La Policía ha incorporado equipamientos básicos, nuevas tecnologías y mecanismos de articulación con la sociedad civil y con otras instituciones del Estado, como los ministerios de Salud Pública y Desarrollo Social y el sistema educativo. Pero avanza a un ritmo insuficiente para compensar los retrocesos que supone el uso injustificado de la fuerza. El Ministerio del Interior reacciona a la defensiva ante las denuncias de abuso, lo que dificulta determinar si las arbitrariedades reflejan una Política oficial o la desidia y la corrupción de sus funcionarios.
Algunas respuestas pueden hallarse en los modelos extranjeros que estudian las autoridades. En ese sentido, Bonomi emprendió hace 24 meses un “muy provechoso” viaje a Israel junto con el director Nacional de Policía, Julio Guarteche, a quien le bastó una semana para “confirmar […] todo lo que pensaba” sobre ese país, según le dijo a la publicación montevideana Semanario Hebreo.

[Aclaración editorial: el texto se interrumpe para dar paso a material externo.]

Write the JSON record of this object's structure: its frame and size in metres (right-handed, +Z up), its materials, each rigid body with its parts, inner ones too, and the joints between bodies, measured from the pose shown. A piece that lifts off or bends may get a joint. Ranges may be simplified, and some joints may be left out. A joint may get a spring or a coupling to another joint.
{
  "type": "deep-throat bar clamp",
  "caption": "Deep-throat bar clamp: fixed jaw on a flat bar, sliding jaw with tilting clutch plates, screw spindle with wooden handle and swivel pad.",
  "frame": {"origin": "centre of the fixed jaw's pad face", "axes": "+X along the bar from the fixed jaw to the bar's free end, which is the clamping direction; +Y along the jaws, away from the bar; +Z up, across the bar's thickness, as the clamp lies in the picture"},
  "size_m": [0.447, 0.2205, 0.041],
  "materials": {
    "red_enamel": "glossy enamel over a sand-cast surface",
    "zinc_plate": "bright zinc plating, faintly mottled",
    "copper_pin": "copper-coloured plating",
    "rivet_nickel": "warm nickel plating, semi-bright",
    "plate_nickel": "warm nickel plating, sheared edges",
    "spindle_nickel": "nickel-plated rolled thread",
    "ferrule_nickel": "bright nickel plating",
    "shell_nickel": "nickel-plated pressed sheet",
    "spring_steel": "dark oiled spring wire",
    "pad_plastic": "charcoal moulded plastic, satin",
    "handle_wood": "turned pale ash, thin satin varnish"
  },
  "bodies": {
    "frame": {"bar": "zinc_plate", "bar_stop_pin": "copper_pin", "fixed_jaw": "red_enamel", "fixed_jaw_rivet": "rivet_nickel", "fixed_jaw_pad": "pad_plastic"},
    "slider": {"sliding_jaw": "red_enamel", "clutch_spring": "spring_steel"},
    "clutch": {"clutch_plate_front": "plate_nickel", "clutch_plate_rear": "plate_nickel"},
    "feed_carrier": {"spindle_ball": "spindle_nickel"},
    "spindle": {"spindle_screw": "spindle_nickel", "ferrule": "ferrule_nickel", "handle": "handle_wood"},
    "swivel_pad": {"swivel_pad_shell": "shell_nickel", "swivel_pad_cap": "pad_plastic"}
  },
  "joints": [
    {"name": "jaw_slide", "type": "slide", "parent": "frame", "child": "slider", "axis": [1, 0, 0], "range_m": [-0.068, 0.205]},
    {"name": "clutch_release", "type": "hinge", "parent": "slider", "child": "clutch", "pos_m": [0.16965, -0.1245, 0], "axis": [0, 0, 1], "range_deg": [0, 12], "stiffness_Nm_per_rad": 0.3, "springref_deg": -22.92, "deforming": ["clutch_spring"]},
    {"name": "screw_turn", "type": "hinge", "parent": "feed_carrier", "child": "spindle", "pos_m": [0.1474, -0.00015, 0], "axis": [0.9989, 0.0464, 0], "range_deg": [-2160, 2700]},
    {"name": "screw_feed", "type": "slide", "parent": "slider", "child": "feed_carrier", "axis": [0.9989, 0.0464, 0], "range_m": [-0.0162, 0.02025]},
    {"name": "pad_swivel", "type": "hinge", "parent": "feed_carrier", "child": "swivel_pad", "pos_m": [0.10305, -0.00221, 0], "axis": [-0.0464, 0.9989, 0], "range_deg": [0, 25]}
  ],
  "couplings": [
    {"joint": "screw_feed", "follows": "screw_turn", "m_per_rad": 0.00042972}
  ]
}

Guarteche quedó “muy bien impresionado”, en especial por el “tratamiento de los menores y el [poco] hacinamiento carcelario”. No se refería a los miles de palestinos recluidos en Israel por motivos políticos (4.828 en julio pasado; entre ellos, 35 menores de 16 años y 160 de 16 y 17, según la organización israelí de derechos humanos B'tselem), porque, como remarcó Bonomi, “la fama de dura” de esa nación “está relacionada con el problema palestino, no con la seguridad interna”. Al actor estadounidense Chuck Norris -emblema de la violencia en el celuloide-, en cambio, le agrada cómo Israel combate el crimen porque “es más duro” que su país “en casi todo”.
Al ministro Bonomi, en los contactos que ha mantenido con su par israelí y líder de la ultraderecha, Isaac Aharonovich, le interesó el programa “Ciudad sin violencia”. En el papel, el esquema parece tan sensato como el documento “Estrategia por la vida y la convivencia”, propuesto el año pasado por el gobierno de José Mujica. Pero, en los hechos, el programa fomenta los abusos policiales.

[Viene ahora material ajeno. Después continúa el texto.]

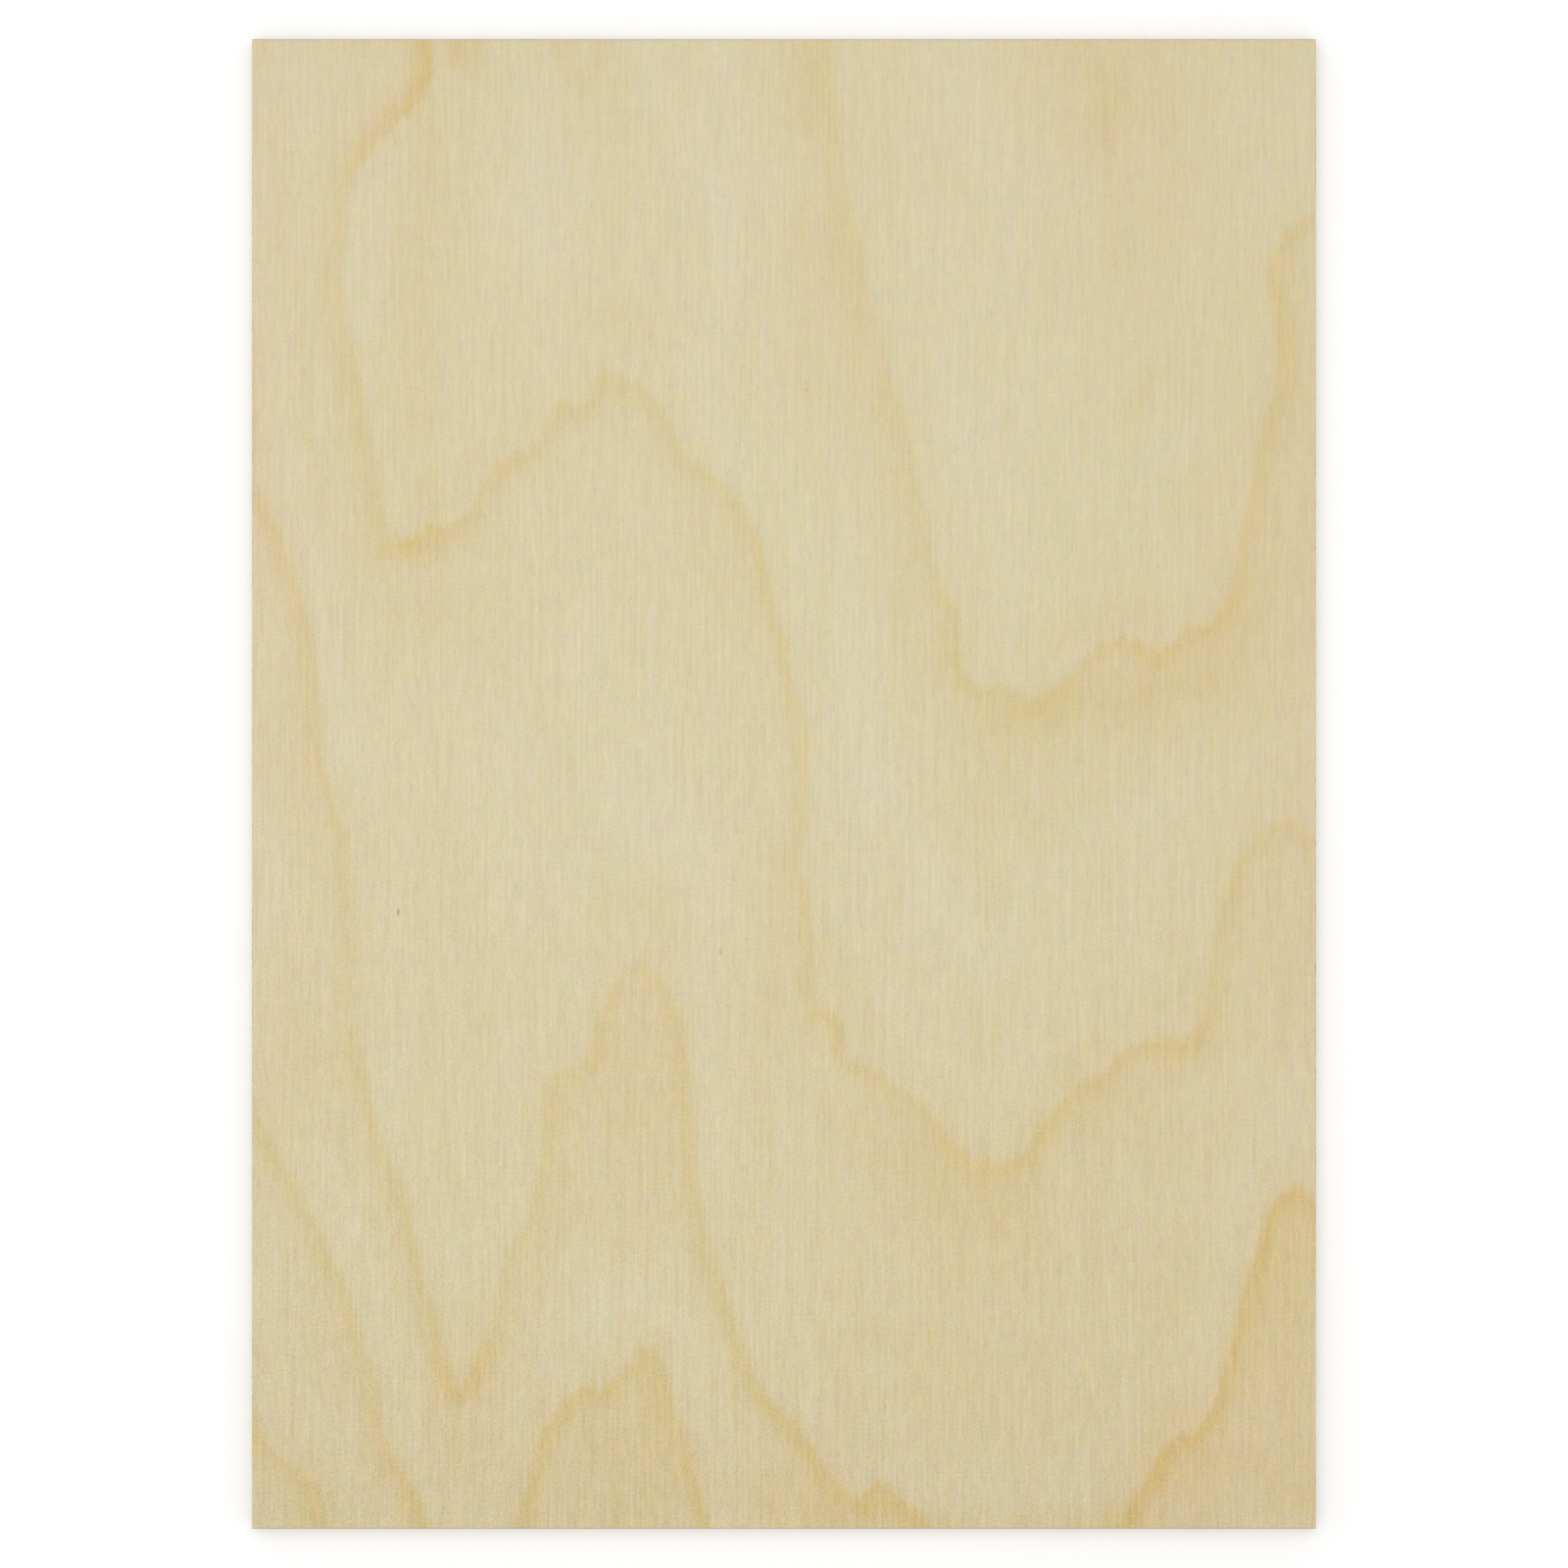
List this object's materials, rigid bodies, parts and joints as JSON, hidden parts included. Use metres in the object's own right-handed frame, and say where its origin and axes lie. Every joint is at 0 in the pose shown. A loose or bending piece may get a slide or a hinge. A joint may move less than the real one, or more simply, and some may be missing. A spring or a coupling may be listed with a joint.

Este plan se ha implementado en 12 ciudades: siete tienen una mayoría árabe-israelí o una presencia importante de esa comunidad (como Rahat, Ramla, Alto Nazareth, Acre, Bat Yam, Lod y Eilat), cuatro tienen gran predominio judío (Netanya, Ascalón, Hadora y Tiberíades) y una ni siquiera se encuentra en Israel: la colonia judía de Ma'ale Adumim, en Cisjordania, rodeada de poblados palestinos e ilegal, según advirtió la ONU en reiteradas ocasiones.
Como consecuencia de este diseño, el plan “Ciudad sin violencia”, tan elogiado por Bonomi, supuso un recrudecimiento de la represión en áreas de mayoría árabe -que son las más miserables y las que a menos servicios básicos acceden-, con la excusa de “mejorar las condiciones de seguridad de ese sector” de la población, según Aharonovich, un defensor de la “tolerancia cero”, que debió pedir disculpas en público por comentarios racistas. Aharonovich es un policía de carrera que postula bajo cuerda la criminalización de la pobreza, de la etnia árabe, del Islam y de cualquiera que lo contradiga.

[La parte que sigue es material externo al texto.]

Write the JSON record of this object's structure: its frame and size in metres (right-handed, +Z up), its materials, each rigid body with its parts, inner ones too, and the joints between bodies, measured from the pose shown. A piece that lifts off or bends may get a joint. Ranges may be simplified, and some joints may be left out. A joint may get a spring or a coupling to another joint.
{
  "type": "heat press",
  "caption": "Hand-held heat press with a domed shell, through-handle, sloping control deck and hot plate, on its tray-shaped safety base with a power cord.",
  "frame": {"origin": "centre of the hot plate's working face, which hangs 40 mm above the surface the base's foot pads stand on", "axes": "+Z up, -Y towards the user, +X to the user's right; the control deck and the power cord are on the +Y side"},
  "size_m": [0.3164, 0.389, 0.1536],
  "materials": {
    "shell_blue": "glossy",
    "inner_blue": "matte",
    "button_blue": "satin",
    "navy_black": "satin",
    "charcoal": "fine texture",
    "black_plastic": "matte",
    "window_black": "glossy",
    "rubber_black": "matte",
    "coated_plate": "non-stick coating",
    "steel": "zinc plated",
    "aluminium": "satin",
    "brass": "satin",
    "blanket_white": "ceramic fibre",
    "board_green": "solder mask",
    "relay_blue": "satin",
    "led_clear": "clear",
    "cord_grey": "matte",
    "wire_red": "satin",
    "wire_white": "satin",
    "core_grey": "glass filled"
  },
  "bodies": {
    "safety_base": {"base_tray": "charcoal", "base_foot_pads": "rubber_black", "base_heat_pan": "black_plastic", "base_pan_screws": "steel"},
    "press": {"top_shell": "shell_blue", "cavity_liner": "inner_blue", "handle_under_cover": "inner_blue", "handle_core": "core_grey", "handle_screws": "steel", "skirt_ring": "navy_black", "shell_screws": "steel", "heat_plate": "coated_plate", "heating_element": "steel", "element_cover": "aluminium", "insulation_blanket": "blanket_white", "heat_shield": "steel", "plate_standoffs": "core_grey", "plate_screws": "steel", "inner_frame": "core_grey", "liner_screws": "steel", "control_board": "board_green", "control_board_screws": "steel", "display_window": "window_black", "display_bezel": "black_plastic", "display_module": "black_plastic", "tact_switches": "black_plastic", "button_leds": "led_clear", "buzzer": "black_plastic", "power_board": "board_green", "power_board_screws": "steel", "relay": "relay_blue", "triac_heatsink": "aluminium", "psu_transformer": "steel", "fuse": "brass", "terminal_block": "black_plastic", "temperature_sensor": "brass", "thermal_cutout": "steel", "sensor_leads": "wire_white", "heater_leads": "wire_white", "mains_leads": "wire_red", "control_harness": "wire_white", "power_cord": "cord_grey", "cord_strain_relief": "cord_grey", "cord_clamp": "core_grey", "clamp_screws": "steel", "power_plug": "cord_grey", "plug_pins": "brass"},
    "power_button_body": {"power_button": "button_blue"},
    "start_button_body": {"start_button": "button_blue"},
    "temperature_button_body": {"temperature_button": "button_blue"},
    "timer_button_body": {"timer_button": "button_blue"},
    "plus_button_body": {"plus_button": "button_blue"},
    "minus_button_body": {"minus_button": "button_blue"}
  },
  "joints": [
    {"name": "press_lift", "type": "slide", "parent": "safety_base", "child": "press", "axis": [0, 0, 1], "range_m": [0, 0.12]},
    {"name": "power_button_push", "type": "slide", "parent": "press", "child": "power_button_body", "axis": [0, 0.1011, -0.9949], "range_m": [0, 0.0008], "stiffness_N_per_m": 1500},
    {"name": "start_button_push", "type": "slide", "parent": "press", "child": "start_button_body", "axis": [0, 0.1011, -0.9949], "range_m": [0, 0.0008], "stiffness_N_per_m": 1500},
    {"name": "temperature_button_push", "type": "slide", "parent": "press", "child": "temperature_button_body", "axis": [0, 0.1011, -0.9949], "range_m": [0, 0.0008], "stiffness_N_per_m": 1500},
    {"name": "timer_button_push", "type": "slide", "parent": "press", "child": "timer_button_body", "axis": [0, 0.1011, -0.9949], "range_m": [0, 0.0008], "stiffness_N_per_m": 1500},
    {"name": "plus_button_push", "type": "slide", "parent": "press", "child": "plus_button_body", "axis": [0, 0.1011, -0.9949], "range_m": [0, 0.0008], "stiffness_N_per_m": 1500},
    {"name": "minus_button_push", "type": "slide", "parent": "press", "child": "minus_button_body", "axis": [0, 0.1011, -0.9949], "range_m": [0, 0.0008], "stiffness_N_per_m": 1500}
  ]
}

Uruguay e Israel tienen características muy distintas, admitió Bonomi. Es verdad: tan diferentes son que no se justifica el gran parecido entre las fotografías de los megaoperativos de acá y las brutales imágenes procedentes de Cisjordania y Jerusalén oriental. Sólo falta un muro para que los ojos no vean y el corazón deje de sentir.